A recent survey by data giant Refinitiv on the use of artificial intelligence and machine learning in financial services found that 75% of respondents were using some form of deep learning, a type of ML that includes a series of complex, ever-evolving calculations. Those surveyed included data scientists, quants, and executives at a variety of financial firms.
Geoffrey Horrell, head of Refinitiv Labs in London, told Business Insider that the surge of interest in deep learning means firms will need to invest resources in understanding these complex algorithms.
Deep-learning techniques can be used to handle more complex problems thanks to their ability to ingest and understand significant amounts of data. However, that additional firepower comes at a cost.
“As you see that growth in deep learning, and particularly around the text analysis part of deep learning, there’s that need to have better explainability,” Horrell said.
Wall Street’s AI leaders are already considering explainability
The increased focus on being able to explain and interpret machine-learning techniques stems from the top, Horrell said. Leaders in the field have already set up governance teams for their AI models and are filling roles focused on ensuring the tech is used appropriately and fairly, he added.
For all the benefits the use of artificial intelligence offers— streamlining manual processes and faster analysis of data — the tech still has its hangups. AI models have been found to be racially biased, often times because of the datasets they ingest.
As a result, the industry has been hesitant about where to deploy the tech, especially when it pertains to decisions directly impacting customers.
In May, Business Insider reported that Bank of America hired Diane Daley, a former Citigroup executive, to lead its enterprise governance function. Daley’s responsibilities include AI policies, standards, and oversight.
Cathy Bessant, the bank’s chief operations and technology officer, has long been outspoken about the responsible use of AI. Bank of America was a founding donor of Harvard’s Kennedy School of Government’s Council on the Responsible Use of Artificial Intelligence in 2018.
In August 2019, Business Insider reported some of the largest Wall Street banks, including Morgan Stanley and Citi, were in the process of forming a working group.
“There is a lot of interest and activity in this whole area,” Horrell said. “The people who are leading are talking about this, and I think things may follow rapidly.”

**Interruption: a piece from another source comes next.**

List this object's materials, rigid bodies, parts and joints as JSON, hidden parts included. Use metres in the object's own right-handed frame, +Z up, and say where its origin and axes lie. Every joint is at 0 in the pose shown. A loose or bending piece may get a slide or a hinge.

Regulators also want firms to show their work when it comes to AI
The increased use of machine learning has also caught regulators’ eyes, Horrell said. In particular, rule makers are keen to understand how the technology would be applied to making decisions that directly impact customers.
Things like credit decisions, know-your-customer processes, and anti-money laundering tools all fall into that category.

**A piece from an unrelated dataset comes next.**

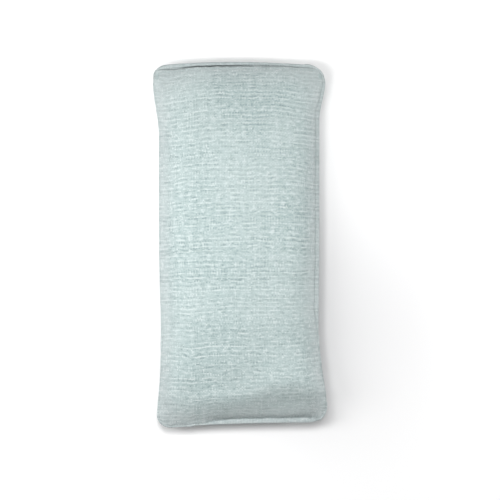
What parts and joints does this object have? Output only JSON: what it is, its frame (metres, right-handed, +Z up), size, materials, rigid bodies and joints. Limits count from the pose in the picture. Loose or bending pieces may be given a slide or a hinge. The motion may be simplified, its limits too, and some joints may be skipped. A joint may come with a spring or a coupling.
{
  "type": "eye pillow",
  "caption": "Soft rectangular linen eye pillow: a removable slip cover with an open, flap-closed head end over a muslin bag filled with flaxseed and lavender.",
  "frame": {"origin": "middle of the footprint, on the surface that the pillow lies on", "axes": "+Y along the length, towards the open end of the cover; +Z up out of the front of the pillow; +X across its width"},
  "size_m": [0.1072, 0.229, 0.026],
  "materials": {
    "linen": "matte",
    "sewing_thread": "satin",
    "muslin": "matte",
    "flaxseed": "satin",
    "lavender": "matte"
  },
  "bodies": {
    "cover": {"cover_front": "linen", "cover_back": "linen", "tuck_flap": "linen", "cover_seam_thread": "sewing_thread", "front_hem_stitches": "sewing_thread", "flap_stitches": "sewing_thread", "mouth_bartacks": "sewing_thread"},
    "insert": {"insert_front": "muslin", "insert_back": "muslin", "insert_seam_thread": "sewing_thread", "insert_closing_stitches": "sewing_thread", "flaxseed_fill": "flaxseed", "lavender_buds": "lavender"}
  },
  "joints": [
    {"name": "insert_slide", "type": "slide", "parent": "cover", "child": "insert", "axis": [0, 1, 0], "range_m": [0, 0.23], "deforming": ["insert_front", "insert_back", "insert_seam_thread", "insert_closing_stitches", "flaxseed_fill", "lavender_buds"]}
  ]
}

In short, anytime a choice is being made about whether a service will be given to someone, regulators want to understand how the firm reached that conclusion, Horrell said.
And while regulators have yet to put forth specific rules around how they want firms to monitor AI usage, considerations are already being made. The European Union currently preparing its first set of rules around AI.

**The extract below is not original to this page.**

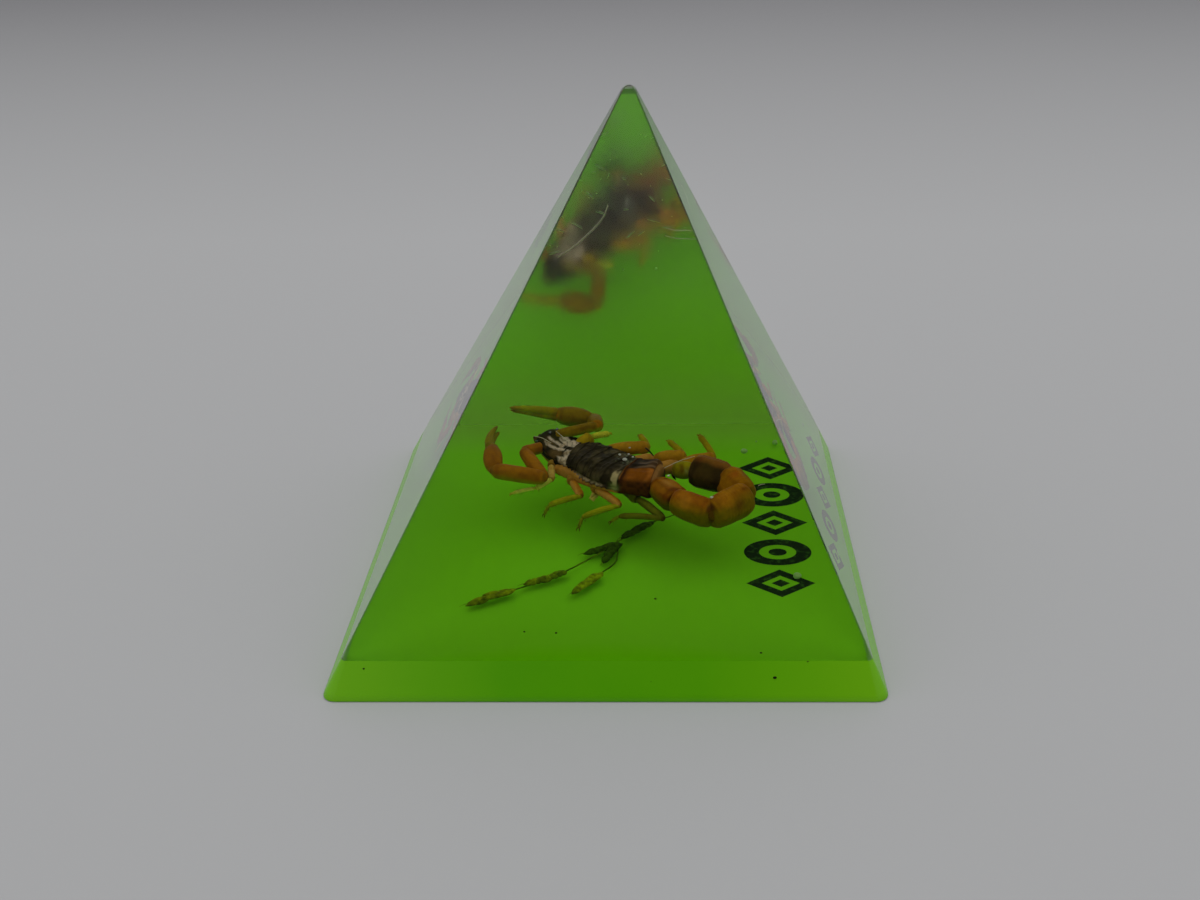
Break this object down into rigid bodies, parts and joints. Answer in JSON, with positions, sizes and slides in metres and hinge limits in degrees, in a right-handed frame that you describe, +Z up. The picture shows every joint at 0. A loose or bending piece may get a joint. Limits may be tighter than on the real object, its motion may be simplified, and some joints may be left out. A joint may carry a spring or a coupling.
{
  "type": "resin pyramid with scorpion",
  "caption": "Clear cast-resin pyramid paperweight on an opaque coloured layer, with a dried scorpion and a grass sprig sealed inside.",
  "frame": {"origin": "middle of the square underside, on the surface that the pyramid stands on", "axes": "+Z up from the underside to the point; +X and +Y square to the sides of the base, with the broad view of the scorpion from -Y and the point leaning 3.5 mm towards +X"},
  "size_m": [0.0697, 0.0696, 0.0672],
  "materials": {
    "green_resin": "opaque lime-green polyester casting resin, polished",
    "clear_resin": "clear polyester casting resin, ground and polished",
    "scorpion_cuticle": "dried chitin, glossy orange-brown with black back plates",
    "dried_grass": "dried grass, dull olive"
  },
  "bodies": {
    "root": {"green_base": "green_resin", "resin_lower": "clear_resin", "resin_upper": "clear_resin", "scorpion": "scorpion_cuticle", "grass_sprig": "dried_grass"}
  },
  "joints": []
}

“The idea that regulation might come, again, means that people will want to get interested in this,” he said.
To be sure, it’s not just regulators that are motivating firms. The companies themselves are eager to understand how these technologies reach different decisions.
While the use of AI for investment research or trading ideas might not catch the eye of regulators, it is important for firms to understand how those techniques will work under different market conditions.
Horrell said investors want to make sure AI-based models are robust enough to withstand various market conditions, as opposed to doing just enough data-mining to find some correlations that might not stand the test of time.
The rise of quantamental strategies — the use of quantitative and fundamental techniques — has further increased those efforts.
As traditional funds look to incorporate more quantitative modelling into their process, it’s important for them to understand how the tech works, Joshua Pantony, CEO of Boosted.ai., a fintech that helps fundamental managers use quantitative skills.
“Explainable machine learning that can tell you what it’s doing has probably been the single most important success factor we’ve seen in clients trying to take the quantamental approach,” he said.